** START **

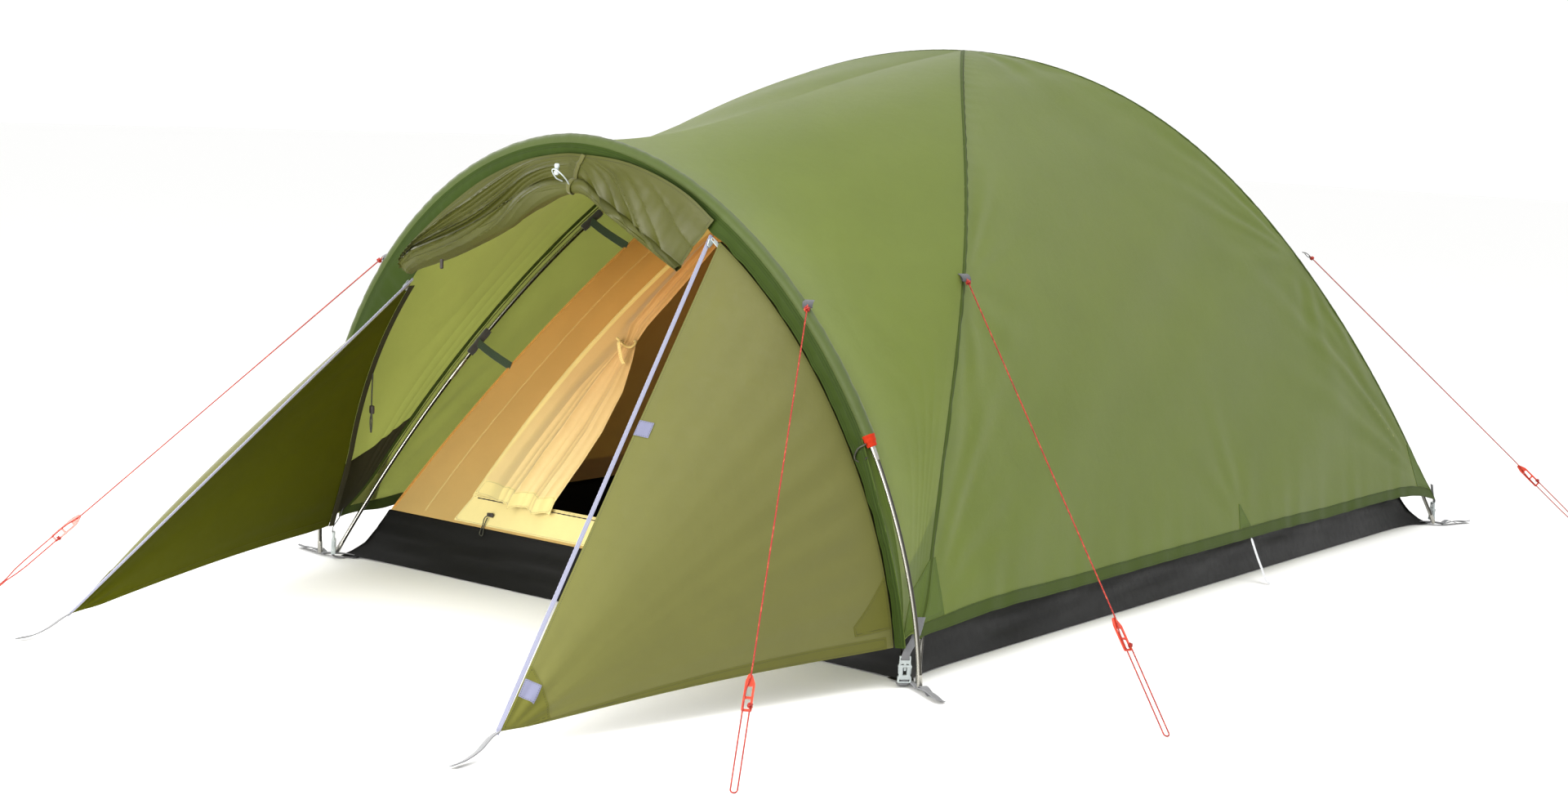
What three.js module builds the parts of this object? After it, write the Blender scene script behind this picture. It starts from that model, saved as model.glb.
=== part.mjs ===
// Two-person dome tent with a hooped vestibule, pitched, in millimetres.
// +Z is up, the door faces -Y, and the origin is on the ground under the middle of the groundsheet.
import * as THREE from 'three';

// ---------------------------------------------------------------- driving dimensions
const clothThickness = 2;
const seamGap = 3.5; // between neighbouring cloth panels

// flysheet dome, measured on the outside of the cloth
const dome = { halfWidth: 720, halfLength: 1143, height: 1073 };
const legBow = { fr: 0.052, fl: -0.012, rr: -0.018, rl: -0.012 }; // sideways bow of each ridge
const hemParameter = 0.962; // where the fly stops on its legs, about 90 mm above the ground
const apexParameter = 0.008;
const panelSag = 14;

// poles
const poleRadius = 4.25;
const poleDome = { halfWidth: 706, halfLength: 1128, height: 1056 };
const poleCrossing = 5.2; // each pole passes this far above or below the other at the apex
const footHeight = 5.2; // middle of each pole tip, which stands on the webbing

// vestibule hoop: a superellipse in a plane that leans forward
const hoop = { halfWidth: 724, height: 863, power: 1.88, footY: -1150, lean: 0.088 };
const sleeve = { outer: 12, inner: 7, endHeight: 414 };
const cap = { radius: 12.8, length: 20 };
const hoopSetback = 14.5; // cloth edges stop this far before and behind the hoop's centre line
const fabricFootHeight = 84;
const fabricFootInset = 30; // the cloth leaves the hoop inwards below the sleeve
const lip = { crown: 38, right: 33, left: 74, clearance: 8 }; // cloth band between the sleeve and the doors
const canopySag = { middle: 25, side: 48 }; // how far the canopy dips between dome and hoop

// vestibule panels
const vestibuleCorner = new THREE.Vector3(499, -1910, 32);
const zipTopX = { right: 330, left: 462 }; // where each door zip meets the hoop's lip
const zipWidth = 9;
const zipParking = 12; // how far below the zip's top each slider rests

// inner tent and groundsheet
const inner = { halfWidth: 655, halfLength: 1121, height: 1003, waist: 85, bottom: 0.955 };
const tub = { halfWidth: 655, halfLength: 1105, wallInset: 38, wallHeight: 99 };
const doorway = { top: 0.5, bottom: 0.93, footX: 392, slope: 767 };

// guy lines
const lineRadius = 1.2;
const loopHalfWidth = 5;
const runner = { length: 64, width: 15, thickness: 3, bar: 3.4 };

// ---------------------------------------------------------------- materials
const material = (color, roughness, metalness = 0) =>
  new THREE.MeshStandardMaterial({ color, roughness, metalness });
const flyGreen = material(0x8a9d58, 0.62);
const sleeveGreen = material(0x5d7a38, 0.62);
const panelOlive = material(0x8b8b4d, 0.6);
const doorOlive = material(0x7f8636, 0.55);
const innerOrange = material(0xd9a55c, 0.6);
const flapYellow = material(0xf0cf7e, 0.6);
const tubBlack = material(0x202124, 0.7);
const poleSilver = material(0xc9c9bf, 0.28, 0.9);
const webbingGrey = material(0xb4b6b9, 0.8);
const buckleGrey = material(0xaeb6b6, 0.4);
const zipGrey = material(0xb9b7cf, 0.6);
const darkPlastic = material(0x2c2a28, 0.5);
const lineOrange = material(0xc84a28, 0.7);
const runnerOrange = material(0xe0562a, 0.4);
const capOrange = material(0xe8472b, 0.6);
const elasticWhite = material(0xe6e8ea, 0.5);

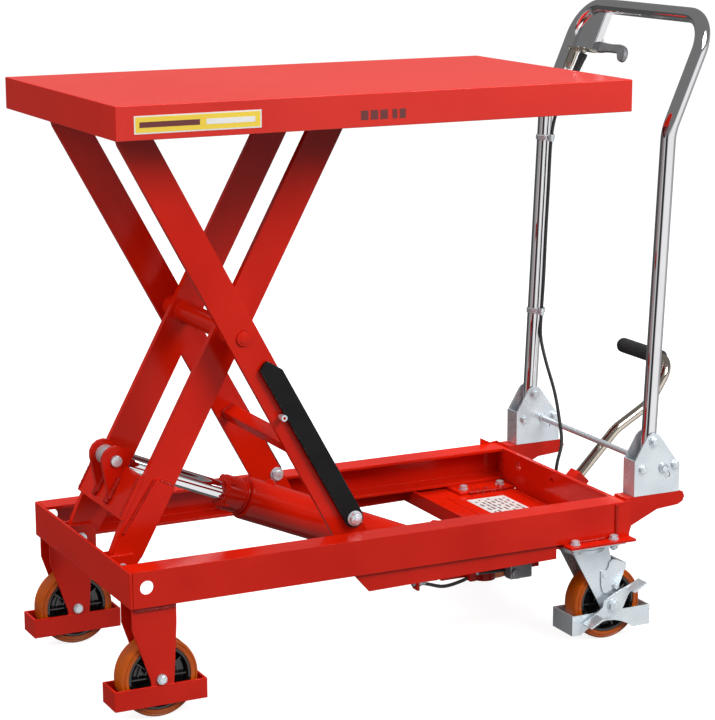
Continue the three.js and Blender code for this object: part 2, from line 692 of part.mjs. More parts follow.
// Sheathed cable from the lever plate down the handle, under the rear plate to the valve lever.
const cableRoute = [
  [577, 142, 930], [568, 146, 908], [552, 160, 868], [540, 168, 828], [534, 171.5, 788], [530, 172, 700],
  [526, 172, 620], [523, 172, 540], [519, 172, 470], [516.5, 168, 436], [516, 150, 398], [512, 110, 347],
  [497, 66, 303], [483, 36, 273], [469, 26, 244], [463, 24, 210], [461, 22, 178], [450, 8, 164],
  [436, -22, 162], [424, -44, 148], [408, -51, 124], [384, -51, 102], [350, -51, 92], [310, -51, 92],
  [268, -51, 93], [238, -51, 84], [205, -51, 80], [176, -51, 88], [158, -51, 93],
];

function releaseCable() {
  const route = new THREE.CatmullRomCurve3(cableRoute.map((p) => new THREE.Vector3(...p)), false, 'centripetal');
  return tubeAlong(route, 60, 3, 8);
}

// ---- build the tree -----------------------------------------------------------------------
// Where a point [x, z] of the table lies in the inner arms' frame.
function inArm([x, z]) {
  const [dx, dz] = [x - scissor.hingeX, z - scissor.hingeZ];
  return [dx * Math.cos(armAngle) + dz * Math.sin(armAngle), -dx * Math.sin(armAngle) + dz * Math.cos(armAngle)];
}

const innerArms = armGroup(scissor.hingeX, scissor.hingeZ, -armAngle);
const outerArms = armGroup(scissor.hingeX, scissor.topZ, armAngle);
const [eyeX, eyeZ] = cylinder.eye;
const ram = armGroup(eyeX, eyeZ, Math.atan2(eyeZ - cylinder.base[1], cylinder.base[0] - eyeX));

part('front_cross_rail', block([front.outer, front.inner], [-rail.outer, rail.outer], [rail.bottom, rail.top]),
  redPaint);
part('rear_cross_plate', rearCrossPlate(), redPaint);
part('pump_tray', pumpTray(), redPaint);
part('pump_body', pumpBody(), redPaint);
part('platform_top', platformTop(), redPaint);

for (const [side, s] of sides) {
  const fixedAt = [fixedWheel.x, s * fixedWheel.y];
  const casterAt = [caster.axleX, s * caster.y];
  part(`side_rail_${side}`, sideRail(s), redPaint);
  part(`rear_corner_bracket_${side}`, rearCornerBracket(s), redPaint);
  part(`fixed_fork_${side}`, fixedFork(s), redPaint);
  part(`fixed_axle_${side}`, fixedAxle(s), zinc);
  part(`fixed_tyre_${side}`, tyre(fixedAt), orangeTyre);
  part(`fixed_rim_${side}`, rim(fixedAt), blackPlastic);
  part(`base_hinge_${side}`, baseHinge(s), redPaint);
  part(`caster_top_plate_${side}`, casterTopPlate(s), zinc);
  part(`caster_fork_${side}`, casterFork(s), zinc);
  part(`caster_guard_${side}`, casterGuard(s), zinc);
  part(`caster_axle_${side}`, casterAxle(s), zinc);
  part(`caster_tyre_${side}`, tyre(casterAt), orangeTyre);
  part(`caster_rim_${side}`, rim(casterAt), blackPlastic);
  part(`brake_pedal_${side}`, brakePedal(s), zinc);
  part(`platform_track_${side}`, platformTrack(s), redPaint);
  part(`handle_bracket_${side}`, handleBracket(s), zinc);
  part(`inner_arm_${side}`, innerArmBar(s), redPaint, innerArms);
  part(`upper_roller_${side}`, roller(18, s, [102, 128], upperPin), zinc, innerArms);
  part(`outer_arm_${side}`, outerArmBar(s), redPaint, outerArms);
  part(`lower_roller_${side}`, roller(22.7, s, [181, 209], upperPin), zinc, outerArms);
  part(`safety_strut_${side}`, safetyStrut(s), blackPaint, outerArms);
}

part('inner_cross_plate', innerCrossPlate(), redPaint, innerArms);
part('scissor_shaft', scissorShaft(), redPaint, innerArms);
part('rod_pin', roundY(rodPin, [-34, 34], inArm(cylinder.eye), 20), zinc, innerArms);
part('outer_cross_angle', outerCrossAngle(), redPaint, outerArms);
part('cylinder_tube', cylinderTube(), redPaint, ram);
part('gland_nut', glandNut(), redPaint, ram);
part('piston_rod', pistonRod(), chrome, ram);
part('pedal_arm', pedalArm(), nickel);
part('pedal_grip', pedalGrip(), blackRubber);
part('handle_tube', handleTube(), chrome);
part('release_lever', releaseLever(), castGrey);
part('lock_rod', roundY(lockRod.radius, [-216, 216], [lockRod.x, lockRod.z], 12), zinc);
part('release_cable', releaseCable(), blackRubber);

export default table;
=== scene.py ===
import json
from math import asin, atan2, cos, pi, radians, sin, tan, tau
from random import Random

import bmesh
import bpy
from mathutils import Matrix, Vector
from mathutils.geometry import interpolate_bezier

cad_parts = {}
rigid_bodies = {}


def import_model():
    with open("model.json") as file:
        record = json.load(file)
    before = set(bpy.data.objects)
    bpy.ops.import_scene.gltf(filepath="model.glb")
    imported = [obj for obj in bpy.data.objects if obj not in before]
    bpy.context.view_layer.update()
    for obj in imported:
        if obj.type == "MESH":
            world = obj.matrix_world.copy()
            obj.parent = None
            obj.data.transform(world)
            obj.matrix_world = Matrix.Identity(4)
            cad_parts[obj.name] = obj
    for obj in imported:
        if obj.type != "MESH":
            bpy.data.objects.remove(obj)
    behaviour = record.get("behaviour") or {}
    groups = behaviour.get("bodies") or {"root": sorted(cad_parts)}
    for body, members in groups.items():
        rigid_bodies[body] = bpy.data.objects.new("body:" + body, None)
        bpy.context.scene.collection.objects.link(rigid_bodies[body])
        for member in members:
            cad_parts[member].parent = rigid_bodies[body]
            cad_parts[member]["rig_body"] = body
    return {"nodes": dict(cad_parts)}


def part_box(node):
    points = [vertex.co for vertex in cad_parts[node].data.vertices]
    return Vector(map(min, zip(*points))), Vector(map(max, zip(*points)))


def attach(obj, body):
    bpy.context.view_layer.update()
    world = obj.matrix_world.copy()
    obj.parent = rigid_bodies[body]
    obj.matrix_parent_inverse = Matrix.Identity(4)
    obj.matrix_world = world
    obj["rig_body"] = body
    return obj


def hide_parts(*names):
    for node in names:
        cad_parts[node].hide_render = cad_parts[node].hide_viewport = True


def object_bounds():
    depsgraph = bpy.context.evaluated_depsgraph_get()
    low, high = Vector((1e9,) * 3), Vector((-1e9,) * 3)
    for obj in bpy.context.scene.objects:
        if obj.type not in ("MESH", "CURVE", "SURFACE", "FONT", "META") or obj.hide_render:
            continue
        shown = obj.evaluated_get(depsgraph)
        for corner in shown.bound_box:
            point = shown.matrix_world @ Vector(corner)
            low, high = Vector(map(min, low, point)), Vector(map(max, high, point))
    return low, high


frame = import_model()
cadLow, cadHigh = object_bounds()

# Lengths are in millimetres from the floor under the middle of the platform, until a piece is placed.
mm = 0.001
sides = (("left", -1), ("right", 1))
platformLow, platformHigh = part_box("platform_top")
tableMiddle = (platformLow.x + platformHigh.x) / 2
workToFrame = Matrix.Translation((tableMiddle, 0, 0)) @ Matrix.Scale(mm, 4)
frameToWork = workToFrame.inverted()


def workBox(node):
    # lowest and highest corner of a frame node, in millimetres
    low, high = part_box(node)
    return frameToWork @ low, frameToWork @ high


# ---- camera -------------------------------------------------------------------------------
view = {"place": (-1554.6, -3316.5, 1274.3), "heading": 26.12, "down": 12.29, "roll": -0.16, "lens": 116.17}

cameraData = bpy.data.cameras.new("camera")
cameraData.sensor_width = 36
cameraData.lens = view["lens"]
cameraData.clip_end = 200
camera = bpy.data.objects.new("camera", cameraData)
bpy.context.scene.collection.objects.link(camera)
place = Matrix.Translation(workToFrame @ Vector(view["place"]))
heading = Matrix.Rotation(-radians(view["heading"]), 4, "Z")
tilt = Matrix.Rotation(radians(90 - view["down"]), 4, "X")
camera.matrix_world = place @ heading @ tilt @ Matrix.Rotation(radians(view["roll"]), 4, "Z")
bpy.context.scene.camera = camera
print("camera placed")


# ---- shader groups ------------------------------------------------------------------------
socketKinds = {"colour": "NodeSocketColor", "value": "NodeSocketFloat"}


def newGroup(name, inputs, outputs):
    group = bpy.data.node_groups.new(name, "ShaderNodeTree")
    for label, kind, value in inputs:
        socket = group.interface.new_socket(name=label, in_out="INPUT", socket_type=socketKinds[kind])
        socket.default_value = value
    for label, kind in outputs:
        group.interface.new_socket(name=label, in_out="OUTPUT", socket_type=socketKinds[kind])
    return group, group.nodes.new("NodeGroupInput").outputs, group.nodes.new("NodeGroupOutput").inputs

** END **

* **Goal**
Reproduce only the lines from the one containing "Continue the three.js" through the one containing "part('platform_top', platformTop(), redPaint);", inclusive of both.

* **Written answer**
Continue the three.js and Blender code for this object: part 2, from line 692 of part.mjs. More parts follow.
// Sheathed cable from the lever plate down the handle, under the rear plate to the valve lever.
const cableRoute = [
  [577, 142, 930], [568, 146, 908], [552, 160, 868], [540, 168, 828], [534, 171.5, 788], [530, 172, 700],
  [526, 172, 620], [523, 172, 540], [519, 172, 470], [516.5, 168, 436], [516, 150, 398], [512, 110, 347],
  [497, 66, 303], [483, 36, 273], [469, 26, 244], [463, 24, 210], [461, 22, 178], [450, 8, 164],
  [436, -22, 162], [424, -44, 148], [408, -51, 124], [384, -51, 102], [350, -51, 92], [310, -51, 92],
  [268, -51, 93], [238, -51, 84], [205, -51, 80], [176, -51, 88], [158, -51, 93],
];

function releaseCable() {
  const route = new THREE.CatmullRomCurve3(cableRoute.map((p) => new THREE.Vector3(...p)), false, 'centripetal');
  return tubeAlong(route, 60, 3, 8);
}

// ---- build the tree -----------------------------------------------------------------------
// Where a point [x, z] of the table lies in the inner arms' frame.
function inArm([x, z]) {
  const [dx, dz] = [x - scissor.hingeX, z - scissor.hingeZ];
  return [dx * Math.cos(armAngle) + dz * Math.sin(armAngle), -dx * Math.sin(armAngle) + dz * Math.cos(armAngle)];
}

const innerArms = armGroup(scissor.hingeX, scissor.hingeZ, -armAngle);
const outerArms = armGroup(scissor.hingeX, scissor.topZ, armAngle);
const [eyeX, eyeZ] = cylinder.eye;
const ram = armGroup(eyeX, eyeZ, Math.atan2(eyeZ - cylinder.base[1], cylinder.base[0] - eyeX));

part('front_cross_rail', block([front.outer, front.inner], [-rail.outer, rail.outer], [rail.bottom, rail.top]),
  redPaint);
part('rear_cross_plate', rearCrossPlate(), redPaint);
part('pump_tray', pumpTray(), redPaint);
part('pump_body', pumpBody(), redPaint);
part('platform_top', platformTop(), redPaint);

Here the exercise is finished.